Re: Bug in Bidi

From: Mark Davis (
Date: Tue Dec 26 2000 - 14:45:48 EST

What you have found is a valid bug, but not quite what you describe. Here
are the two principles at issue.

P2. In each paragraph, find the first character that is a strong
directional type (L, AL, R).

P3. If a character is found in P2 and it is of type AL or R, then set the
paragraph embedding level to one; otherwise, set it to zero.

Someone could interpret P2 as applying to all strong types, instead of just
(L, AL, R).

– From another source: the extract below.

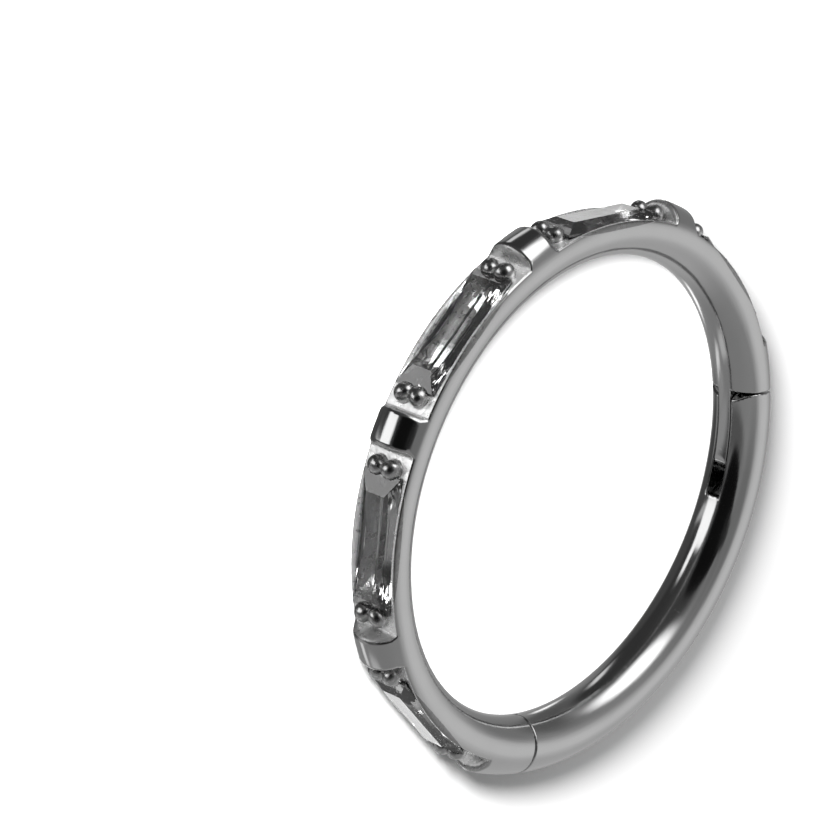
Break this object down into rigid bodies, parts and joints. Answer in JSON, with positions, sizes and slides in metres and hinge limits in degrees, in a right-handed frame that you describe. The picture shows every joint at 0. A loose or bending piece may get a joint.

The best way to fix it is to make Table 3-7. Bidirectional
Character Types have RLE, RLO, LRE, LRO, PDF in a separate category, not in
Strong (or Weak). This would not disturb the rest of the algorithm, since
these characters are removed before further reference to "strong" or

The reason that these characters are not to affect the paragraph embedding
level is that typically, if anything, the paragraph level should be the
*opposite* of the embedding; the embedding marks that the embedded text is
to be given a *different* direction than the surrounding text.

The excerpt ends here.